The Gospel for Sunday, March 6, 2011 is from Matthew 7:21-27.  Jesus tells His disciples that those who hear His message but do not act on it will not enter His kingdom of Heaven.  He calls on all of us to think beyond our earthly existence and realize that we have eternal souls that will live forever in either Heaven or in Hell.  Whenever we pray the First Glorious Mystery of the rosary, we recall that Jesus rose to new life and desires all of us to join Him in Heaven.  But we must make the conscious decision to live for Heaven in this life by staying in a state of grace lest we hear these words from the Gospel, “I never knew you. Depart from me, you evildoers.

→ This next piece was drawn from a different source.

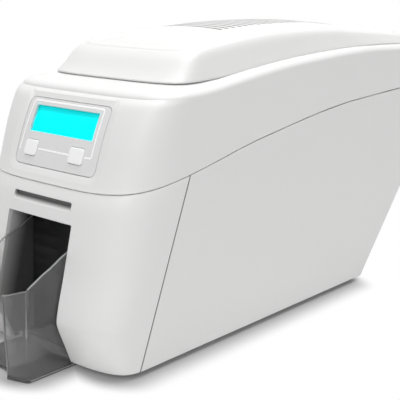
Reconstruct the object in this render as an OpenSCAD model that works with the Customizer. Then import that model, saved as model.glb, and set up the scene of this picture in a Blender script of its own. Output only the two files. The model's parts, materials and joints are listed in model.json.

The Gospel tells us that we must not only “talk the talk,” but also “walk the walk.”  Jesus says that it is not enough to hear God’s Word and just proclaim that you love Him.  We must back up our words with actions that put into practice Jesus’ teachings.  What is interesting about this Gospel is that Jesus says He will deny some people entrance into Heaven although they did good works here on earth.  What Jesus means is that those who are cut off from God’s grace by mortal sin will not enter Heaven despite their good deeds.  You cannot erase mortal sin through good deeds alone.  Jesus does not keep a list of ways sins can be forgiven like this:

  • Missing church = Give $100+ to charity
  • adultery = 12x volunteering at a soup kitchen
  • Cursing = Help a senior citizen cross the street

You could donate a million dollars to charity and that still will not absolve you of sin and bring you back into God’s grace.  The only way to come back into God’s grace is through the Sacrament of Reconciliation.  This sounds harsh, but Jesus wants us to love God first and have good works flow from that grace.  Loving God above all else is what matters, not individual acts of charity.

We must remember that Heaven is our goal.  When we pray the First Glorious Mystery of the rosary we recall that Jesus’ earthly death was not the end but only the beginning of His eternal reign as King of Heaven.  Whether we like it or not, we do have souls that will live forever in either Heaven or Hell.  We cannot opt for a third, neutral option.  And the option between Heaven or Hell is just too important for anyone to leave it up to chance.  I am often scared how relaxed some people are about where they will ultimately end up.  Many believe that if they just live a neutral life, a little good and a little bad (but not too bad), Jesus will cut them a break.  And while Jesus does show mercy, His teachings do not say that people can just live on auto-pilot and just slide into Heaven without a lot of effort.  I’m not saying that we need to constantly stress out about going to Heaven or Hell, but we do need to realize that our actions in this life do determine where we spend all eternity.

Jesus told us that the wise ones will build on solid foundations while the foolish will not.  In other words, the ones who live on solid, moral principles and do good works according to His teachings will see His Heavenly kingdom.  That isn’t difficult to comprehend but can be hard to put into practice.  So when you think about this Gospel or pray the rosary, really question where your focus lies.  Are you focused on living for God’s kingdom by striving to be in a state of grace or for Satan’s kingdom by living in sin?  Or, if you have not set a goal for where to spend all eternity, do you not think it’s time to start?